- Exercise details
Locate all lines with the word "joints". Copy them.

- Source excerpt
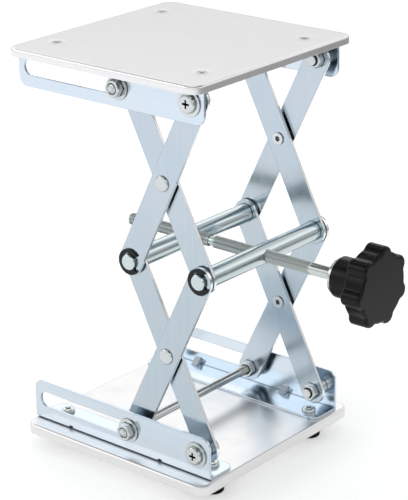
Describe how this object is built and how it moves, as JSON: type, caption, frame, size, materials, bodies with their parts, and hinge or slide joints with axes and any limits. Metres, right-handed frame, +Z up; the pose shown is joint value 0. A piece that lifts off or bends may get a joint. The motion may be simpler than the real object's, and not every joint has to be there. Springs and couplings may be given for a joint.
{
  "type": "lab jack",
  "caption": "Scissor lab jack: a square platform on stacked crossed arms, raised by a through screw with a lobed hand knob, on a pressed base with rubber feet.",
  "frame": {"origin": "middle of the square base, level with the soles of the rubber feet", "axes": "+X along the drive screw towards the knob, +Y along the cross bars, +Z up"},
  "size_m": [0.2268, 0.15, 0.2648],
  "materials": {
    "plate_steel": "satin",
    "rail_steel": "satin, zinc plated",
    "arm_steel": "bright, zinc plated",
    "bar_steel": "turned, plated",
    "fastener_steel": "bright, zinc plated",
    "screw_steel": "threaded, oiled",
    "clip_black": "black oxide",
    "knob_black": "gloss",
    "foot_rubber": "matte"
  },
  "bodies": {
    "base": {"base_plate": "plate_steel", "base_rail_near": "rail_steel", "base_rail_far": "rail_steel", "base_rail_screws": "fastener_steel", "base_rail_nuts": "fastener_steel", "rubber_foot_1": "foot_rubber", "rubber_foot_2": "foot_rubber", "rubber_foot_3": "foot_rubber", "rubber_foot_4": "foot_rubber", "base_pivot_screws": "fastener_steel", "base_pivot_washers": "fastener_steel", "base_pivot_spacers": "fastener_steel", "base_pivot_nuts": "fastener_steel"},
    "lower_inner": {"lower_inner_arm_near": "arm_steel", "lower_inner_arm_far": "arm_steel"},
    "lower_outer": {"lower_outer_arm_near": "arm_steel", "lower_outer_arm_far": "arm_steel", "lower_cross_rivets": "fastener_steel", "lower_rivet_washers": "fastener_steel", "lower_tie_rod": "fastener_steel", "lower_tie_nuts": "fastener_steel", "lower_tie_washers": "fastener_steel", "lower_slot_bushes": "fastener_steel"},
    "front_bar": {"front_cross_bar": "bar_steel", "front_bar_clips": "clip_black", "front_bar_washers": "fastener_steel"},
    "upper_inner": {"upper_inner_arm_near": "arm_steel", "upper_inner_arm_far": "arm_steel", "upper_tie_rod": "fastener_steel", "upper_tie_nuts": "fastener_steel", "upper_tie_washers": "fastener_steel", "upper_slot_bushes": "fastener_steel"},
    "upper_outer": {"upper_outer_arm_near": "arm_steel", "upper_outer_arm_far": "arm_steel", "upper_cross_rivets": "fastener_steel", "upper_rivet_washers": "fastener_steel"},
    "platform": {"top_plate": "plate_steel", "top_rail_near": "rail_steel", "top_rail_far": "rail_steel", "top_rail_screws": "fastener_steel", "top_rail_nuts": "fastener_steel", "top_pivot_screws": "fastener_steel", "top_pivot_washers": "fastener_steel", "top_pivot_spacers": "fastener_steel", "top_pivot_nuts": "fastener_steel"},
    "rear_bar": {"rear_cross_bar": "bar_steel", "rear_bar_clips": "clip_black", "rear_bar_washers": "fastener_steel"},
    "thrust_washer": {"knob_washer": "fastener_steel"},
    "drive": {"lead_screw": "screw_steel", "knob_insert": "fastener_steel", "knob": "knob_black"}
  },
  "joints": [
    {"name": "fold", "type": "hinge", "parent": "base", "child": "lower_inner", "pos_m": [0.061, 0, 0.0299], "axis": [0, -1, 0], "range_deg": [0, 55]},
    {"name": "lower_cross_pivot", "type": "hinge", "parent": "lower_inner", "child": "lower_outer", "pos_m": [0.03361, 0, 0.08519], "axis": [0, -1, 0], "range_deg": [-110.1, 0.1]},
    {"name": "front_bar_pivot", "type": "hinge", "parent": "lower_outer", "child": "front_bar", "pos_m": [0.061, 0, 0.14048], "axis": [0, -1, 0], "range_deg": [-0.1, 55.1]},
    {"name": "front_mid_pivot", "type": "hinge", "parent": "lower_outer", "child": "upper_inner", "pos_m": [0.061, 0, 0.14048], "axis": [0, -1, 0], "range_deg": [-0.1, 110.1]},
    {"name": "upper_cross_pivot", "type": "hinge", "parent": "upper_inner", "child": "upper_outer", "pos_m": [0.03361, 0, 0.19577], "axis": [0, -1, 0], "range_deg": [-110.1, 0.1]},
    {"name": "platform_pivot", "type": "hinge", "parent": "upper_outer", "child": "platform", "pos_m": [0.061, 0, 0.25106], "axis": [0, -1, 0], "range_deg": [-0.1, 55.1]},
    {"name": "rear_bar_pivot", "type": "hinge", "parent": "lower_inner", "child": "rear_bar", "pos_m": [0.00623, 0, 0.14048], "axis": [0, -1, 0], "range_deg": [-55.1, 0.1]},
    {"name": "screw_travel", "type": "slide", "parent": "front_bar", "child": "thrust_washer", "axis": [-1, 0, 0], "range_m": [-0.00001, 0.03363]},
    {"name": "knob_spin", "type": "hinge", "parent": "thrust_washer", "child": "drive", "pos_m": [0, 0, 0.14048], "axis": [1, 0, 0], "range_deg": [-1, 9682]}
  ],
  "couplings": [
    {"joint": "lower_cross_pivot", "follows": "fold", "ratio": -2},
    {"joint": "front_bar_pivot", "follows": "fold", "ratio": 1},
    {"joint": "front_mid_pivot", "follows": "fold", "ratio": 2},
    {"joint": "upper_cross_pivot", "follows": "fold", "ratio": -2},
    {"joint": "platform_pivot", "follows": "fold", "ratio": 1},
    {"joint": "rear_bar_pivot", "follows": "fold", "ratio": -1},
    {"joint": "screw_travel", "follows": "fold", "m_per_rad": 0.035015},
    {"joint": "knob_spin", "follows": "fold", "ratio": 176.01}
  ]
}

- Written answer
Describe how this object is built and how it moves, as JSON: type, caption, frame, size, materials, bodies with their parts, and hinge or slide joints with axes and any limits. Metres, right-handed frame, +Z up; the pose shown is joint value 0. A piece that lifts off or bends may get a joint. The motion may be simpler than the real object's, and not every joint has to be there. Springs and couplings may be given for a joint.
  "joints": [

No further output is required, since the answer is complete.